La noticia del fallecimiento de Mario Vargas Llosa, el 13 de abril de 2025, ha sacudido al mundo literario y, de manera especial, a México, un país que ocupó un lugar destacado en su vida y obra. El nobel peruano, cuya pluma transformó la narrativa latinoamericana, deja un legado imborrable, no solo como novelista, sino como un pensador crítico que desafió estructuras de poder y abrió debates esenciales. En México, su influencia trasciende las letras para convertirse en un espejo incómodo de nuestra realidad política y cultural.

Vargas Llosa irrumpió en la escena literaria en los años sesenta como parte del boom latinoamericano, un movimiento que, junto a nombres como Gabriel García Márquez, Carlos Fuentes y Julio Cortázar, colocó a la región en el mapa global de las letras. Su novela ‘La ciudad y los perros’ (1963) no solo marcó el inicio de su reconocimiento, sino que resonó en México por su exploración de las jerarquías opresivas, un tema que encontraba eco en un país bajo el dominio del PRI. Fue precisamente aquí, en 1990, donde acuñó la frase que aún resuena: México, bajo el gobierno de Carlos Salinas de Gortari, era “la dictadura perfecta”. Con esa sentencia, pronunciada en un coloquio organizado por Octavio Paz, Vargas Llosa desnudó la maquinaria de un sistema que, durante más de seis décadas, había perfeccionado el arte de la hegemonía disfrazada de democracia. La frase, lejos de ser un simple exabrupto, se convirtió en un diagnóstico que obligó al país a mirarse al espejo.

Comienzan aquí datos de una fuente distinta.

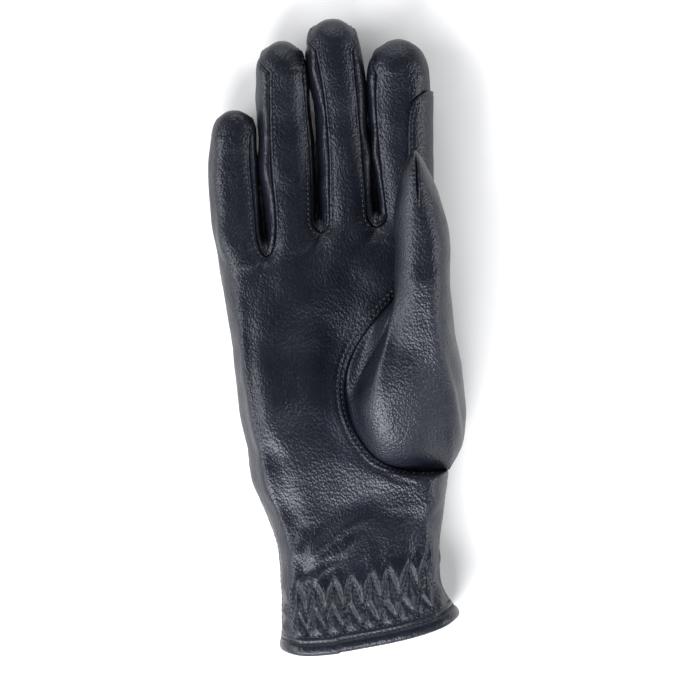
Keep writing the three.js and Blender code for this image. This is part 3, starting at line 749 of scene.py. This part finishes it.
# %% Folds and softness
# Soft folds of the palm side, each from one point to another, in shares of the hand's width and
# of the glove's length. wide and high are in millimetres, and a negative height is a crease.
FOLDS = table(
    "fromAcross fromAlong toAcross toAlong wide high",
    [-0.2, 0.1, 0.13, 0.2, 2.6, 1.4],
    [-0.2, 0.12, 0.03, 0.16, 1.5, -0.9],
    [-0.19, 0.14, 0.14, 0.228, 2.6, 1],
    [-0.16, 0.2, -0.2, 0.15, 2, 0.7],
    [0.42, 0.19, 0.385, 0.148, 0.9, 0.5],
    [0.452, 0.19, 0.43, 0.14, 0.9, 0.5],
    [0.436, 0.19, 0.405, 0.14, 0.8, -0.5],
    [-0.3, 0.6, -0.12, 0.53, 4.5, 0.3],
    [-0.06, 0.64, -0.02, 0.55, 5, 0.3],
    [0.19, 0.65, 0.16, 0.56, 5, 0.3],
    [-0.45, 0.4, 0.25, 0.36, 13, 1.7],
    [-0.4, 0.235, 0.5, 0.235, 13, -1.5],
    [-0.37, 0.5, -0.33, 0.3, 8, 0.6],
)
THUMB_FOLDS = table(
    "fromAcross fromAlong toAcross toAlong wide high",
    [0.352, 0.81, 0.362, 0.69, 0.5, -1.4],
    [0.358, 0.72, 0.41, 0.5, 4, -0.55],
    [0.27, 0.69, 0.17, 0.34, 4.6, 0.9],
    [0.44, 0.69, 0.46, 0.4, 4.6, 0.6],
    [0.2, 0.6, 0.07, 0.38, 4.5, -1],
)


def folds(entries, places):
    """Height of a set of folds at each place, in plan."""
    total = np.zeros(places.shape[:-1])
    for from_x, from_y, to_x, to_y, wide, high in zip(*entries.values()):
        start = np.array([x_of(from_x), y_of(from_y)])
        span = np.array([x_of(to_x), y_of(to_y)]) - start
        length = np.linalg.norm(span)
        offset = places[..., :2] - start
        run = (offset @ span) / length**2
        away = (offset[..., 0] * span[1] - offset[..., 1] * span[0]) / length / MM
        total += high * np.exp(-(away / wide) ** 2) * smooth(run * 4) * smooth((1 - run) * 3)
    return total


chance = np.random.default_rng(7)
WAVES = [(chance.normal(size=3), chance.uniform(0, 2 * math.pi)) for _ in range(14)]
WAVE_SIZES = ((0.03, 0.16), (0.018, 0.09), (0.009, 0.035))  # length in m, height in mm


def softness(places):
    """Slight unevenness that no leather is without, in millimetres."""
    total = np.zeros(places.shape[:-1])
    for i, (direction, phase) in enumerate(WAVES):
        length, height = WAVE_SIZES[i % len(WAVE_SIZES)]
        total += height * np.sin(places @ unit(direction) * 2 * math.pi / length + phase)
    return total


def ring_normals(places):
    """Normals of a sheet whose first and last columns are the same line."""
    return normals_of(np.concatenate([places[:, -2:-1], places, places[:, 1:2]], axis=1))[:, 1:-1]


def raise_by(places, heights, normals=None):
    normals = normals_of(places) if normals is None else normals
    return places + normals * heights[..., None] * MM


# %% [markdown]
# ## Palm and back
# Each is one piece of leather on the real glove, so its four strips are sewn into one mesh.

# %% Palm and back sheets
# Where the shoulder is, how wide and how deep, on the hand and on a finger, in millimetres
SHOULDER = table("centre wide high", [11, 6, -1.5], [4.6, 2.6, -0.6])
SHOULDER_CHANGE = 40  # rows before and after the knuckles in which one turns into the other
SHOULDER_FADE = 12  # rows below the rounded tip
CALM = 2.5  # millimetres from a seam, within which folds and unevenness fade out
GATHERS_CALM = 1.2
HEM_STEPS = 0.7  # rows of the hand's table above the hem, in which the gathers start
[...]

Su relación con México no fue solo la de un observador crítico. Vargas Llosa mantuvo vínculos profundos con el país, especialmente a través de la Feria Internacional del Libro de Guadalajara, donde en 2012 recibió el Premio Internacional Carlos Fuentes. Sus visitas eran un acontecimiento, y sus intervenciones, un catalizador de reflexiones. Sin embargo, no estuvo exento de controversias. Su evolución hacia posturas liberales y su crítica a gobiernos populistas, incluido el de Andrés Manuel López Obrador, generaron fricciones. En 2021, López Obrador respondió a sus comentarios calificándolos como una muestra de “decadencia”, evidenciando la tensión entre el escritor y ciertos sectores de la política mexicana. Para los obradoristas, Vargas Llosa era un símbolo de la élite intelectual; para otros, un defensor de la libertad individual frente al autoritarismo.

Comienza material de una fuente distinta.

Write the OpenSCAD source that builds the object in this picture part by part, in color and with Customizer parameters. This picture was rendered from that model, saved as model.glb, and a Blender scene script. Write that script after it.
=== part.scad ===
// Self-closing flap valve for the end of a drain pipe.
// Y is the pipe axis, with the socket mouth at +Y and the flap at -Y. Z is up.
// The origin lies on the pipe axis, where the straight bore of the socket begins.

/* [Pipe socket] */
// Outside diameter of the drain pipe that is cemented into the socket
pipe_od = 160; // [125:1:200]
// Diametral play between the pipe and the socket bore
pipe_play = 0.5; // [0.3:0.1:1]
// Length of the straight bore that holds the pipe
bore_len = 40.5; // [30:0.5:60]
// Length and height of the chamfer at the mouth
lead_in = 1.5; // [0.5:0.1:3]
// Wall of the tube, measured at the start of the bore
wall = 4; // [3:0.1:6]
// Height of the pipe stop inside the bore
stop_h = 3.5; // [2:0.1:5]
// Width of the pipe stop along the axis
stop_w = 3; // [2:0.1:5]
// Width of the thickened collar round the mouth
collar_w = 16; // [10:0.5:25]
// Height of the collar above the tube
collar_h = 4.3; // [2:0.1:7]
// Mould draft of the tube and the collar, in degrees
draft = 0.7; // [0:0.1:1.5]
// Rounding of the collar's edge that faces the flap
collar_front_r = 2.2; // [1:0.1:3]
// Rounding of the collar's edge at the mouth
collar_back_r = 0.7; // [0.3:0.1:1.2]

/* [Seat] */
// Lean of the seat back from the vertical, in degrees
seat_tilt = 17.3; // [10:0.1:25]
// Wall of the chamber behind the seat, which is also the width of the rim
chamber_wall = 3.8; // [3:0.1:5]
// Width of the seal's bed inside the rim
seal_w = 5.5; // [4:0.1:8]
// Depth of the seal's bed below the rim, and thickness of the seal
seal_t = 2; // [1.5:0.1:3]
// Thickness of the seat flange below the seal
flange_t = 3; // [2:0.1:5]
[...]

Más allá de la política, su obra literaria dejó una huella indeleble en México. Novelas como ‘Conversación en La Catedral’ o ‘La fiesta del Chivo’ inspiraron a generaciones de escritores mexicanos a explorar las complejidades del poder y la resistencia. Su estilo, que combinaba rigor estructural con una prosa vibrante, fue un modelo para autores que buscaban narrar las contradicciones de América Latina. En las aulas y los cafés mexicanos, sus ensayos sobre literatura y sociedad se convirtieron en material de discusión, mientras que su defensa de la lectura, plasmada en discursos como “Elogio de la lectura y la ficción”, resonó en un país donde la educación sigue siendo un desafío.

La muerte de Vargas Llosa no solo marca el fin de una era, sino que nos invita a revisitar su legado en un México que aún lidia con las tensiones que él señalaba: la fragilidad de la democracia, la seducción del populismo y la necesidad de una cultura crítica. Su partida nos recuerda que la literatura no es solo un refugio, sino un arma para cuestionar y transformar. Como él mismo dijo, “la literatura es una defensa contra la muerte”. En México, su voz seguirá viva, retándonos a no conformarnos con dictaduras perfectas, ni imperfectas, sino a construir una sociedad más libre y consciente.